* [What to produce]: Repeat exactly, please, the lines that begin at the start of the listing and end at the line holding "const HEAD_GAP = 0.35;".

* [Data section]:
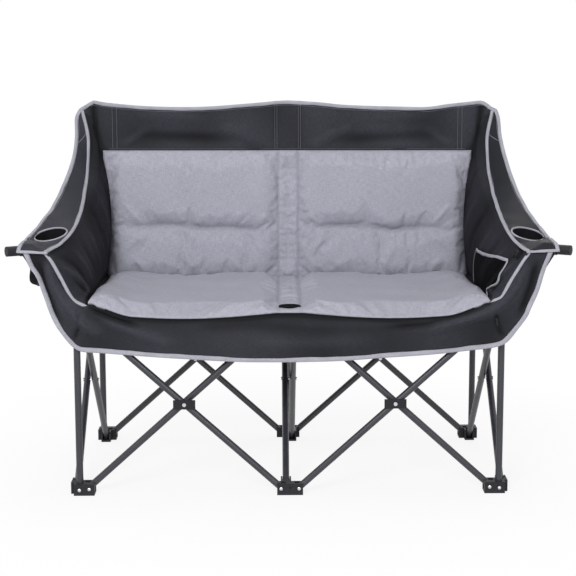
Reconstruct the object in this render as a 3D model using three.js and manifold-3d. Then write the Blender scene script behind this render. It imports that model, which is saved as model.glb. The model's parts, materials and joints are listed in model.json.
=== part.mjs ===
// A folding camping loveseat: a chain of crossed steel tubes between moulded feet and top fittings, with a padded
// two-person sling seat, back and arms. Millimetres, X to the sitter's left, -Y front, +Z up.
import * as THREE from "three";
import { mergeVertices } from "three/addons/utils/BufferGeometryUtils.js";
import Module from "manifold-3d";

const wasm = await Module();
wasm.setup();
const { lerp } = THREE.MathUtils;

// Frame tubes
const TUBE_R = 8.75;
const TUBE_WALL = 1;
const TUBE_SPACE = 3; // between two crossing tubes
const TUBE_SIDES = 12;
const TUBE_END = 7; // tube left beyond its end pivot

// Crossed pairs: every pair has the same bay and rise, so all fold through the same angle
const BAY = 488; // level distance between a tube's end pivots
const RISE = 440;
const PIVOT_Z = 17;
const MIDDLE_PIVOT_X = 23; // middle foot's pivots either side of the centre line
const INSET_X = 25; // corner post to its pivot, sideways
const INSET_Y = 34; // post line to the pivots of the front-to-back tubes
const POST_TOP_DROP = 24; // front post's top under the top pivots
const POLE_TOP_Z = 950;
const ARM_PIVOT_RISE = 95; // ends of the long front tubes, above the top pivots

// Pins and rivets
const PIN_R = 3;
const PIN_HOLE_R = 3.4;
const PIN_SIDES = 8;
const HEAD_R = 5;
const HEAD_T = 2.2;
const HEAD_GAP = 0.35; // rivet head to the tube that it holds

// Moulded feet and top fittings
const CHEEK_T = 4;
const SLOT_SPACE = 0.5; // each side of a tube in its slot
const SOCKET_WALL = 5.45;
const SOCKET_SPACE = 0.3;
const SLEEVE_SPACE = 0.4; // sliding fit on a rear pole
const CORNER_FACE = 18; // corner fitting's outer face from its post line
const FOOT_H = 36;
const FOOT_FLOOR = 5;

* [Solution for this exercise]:
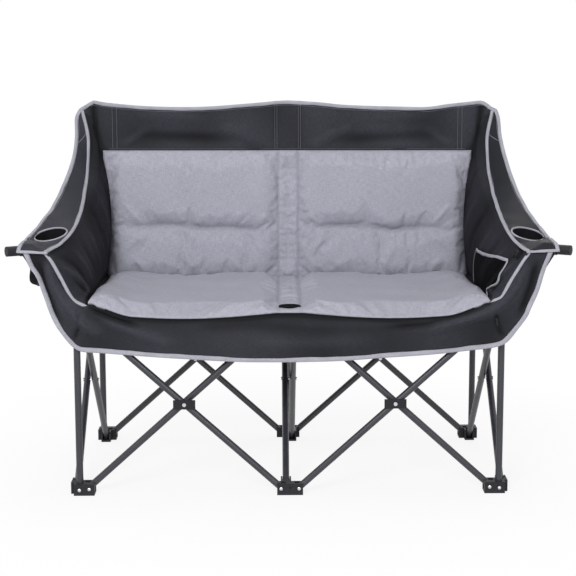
Reconstruct the object in this render as a 3D model using three.js and manifold-3d. Then write the Blender scene script behind this render. It imports that model, which is saved as model.glb. The model's parts, materials and joints are listed in model.json.
=== part.mjs ===
// A folding camping loveseat: a chain of crossed steel tubes between moulded feet and top fittings, with a padded
// two-person sling seat, back and arms. Millimetres, X to the sitter's left, -Y front, +Z up.
import * as THREE from "three";
import { mergeVertices } from "three/addons/utils/BufferGeometryUtils.js";
import Module from "manifold-3d";

const wasm = await Module();
wasm.setup();
const { lerp } = THREE.MathUtils;

// Frame tubes
const TUBE_R = 8.75;
const TUBE_WALL = 1;
const TUBE_SPACE = 3; // between two crossing tubes
const TUBE_SIDES = 12;
const TUBE_END = 7; // tube left beyond its end pivot

// Crossed pairs: every pair has the same bay and rise, so all fold through the same angle
const BAY = 488; // level distance between a tube's end pivots
const RISE = 440;
const PIVOT_Z = 17;
const MIDDLE_PIVOT_X = 23; // middle foot's pivots either side of the centre line
const INSET_X = 25; // corner post to its pivot, sideways
const INSET_Y = 34; // post line to the pivots of the front-to-back tubes
const POST_TOP_DROP = 24; // front post's top under the top pivots
const POLE_TOP_Z = 950;
const ARM_PIVOT_RISE = 95; // ends of the long front tubes, above the top pivots

// Pins and rivets
const PIN_R = 3;
const PIN_HOLE_R = 3.4;
const PIN_SIDES = 8;
const HEAD_R = 5;
const HEAD_T = 2.2;
const HEAD_GAP = 0.35; // rivet head to the tube that it holds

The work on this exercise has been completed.